The new restrictions governing the allocation of defense costs do not apply to direct contracts with public agencies or private owners. Thus, although the law prohibits all “Type I” indemnity clauses, public agencies and private owners may continue to require contractors to cover the costs of defending claims in litigation, as is customary under existing law.

Accordingly, the new law places general contractors—i.e., those that contract directly with public agencies or private owners—in a potentially precarious position. If a public agency or private project owner requires a general contractor to agree to an indemnity provision that allocates the costs of defense to the general contractor, that general contractor will not be able to fully allocate that risk to its downstream subcontractors and suppliers. Rather, any indemnity provision in the general’s contract with its subcontractor will be limited by section 2782.05 and subject to the specific requirements of section 2782.05(e). Specifically, although general contractors will only be able to force their subcontractors/ suppliers to cover a “reasonable allocated share” of defense costs and subcontractors/suppliers will have statutory mechanisms for challenging allocations, public agencies/private owners may be able to force the general contractors to pay up-front for all defense costs and general contractors will have no available mechanisms for challenging the public agency/private owner.
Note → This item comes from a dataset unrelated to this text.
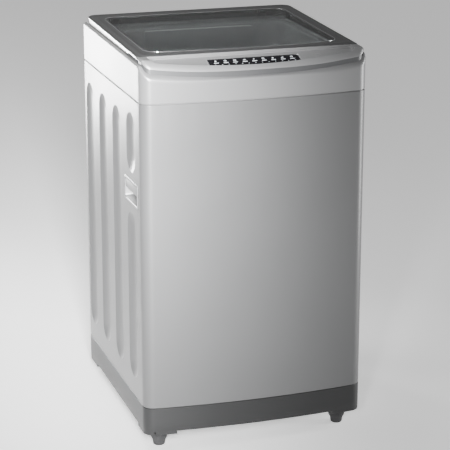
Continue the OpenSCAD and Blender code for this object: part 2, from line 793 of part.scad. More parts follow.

General contractors should therefore make the public agencies and private owners with whom they contract aware of this nuance in the law. Where possible, they should seek to negotiate indemnity provisions that are consistent with the indemnity provisions they will be allowed to negotiate with subcontractors and suppliers. However, public owners typically contract using public procurement procedures that offer no opportunity for bidders to negotiate. Therefore, contractors should encourage their industry groups to (a) lobby public owners to address these issues in advance in the contracts for which they are soliciting bids or (b) lobby government officials to amend the law in order to remove the burdens placed upon contractors.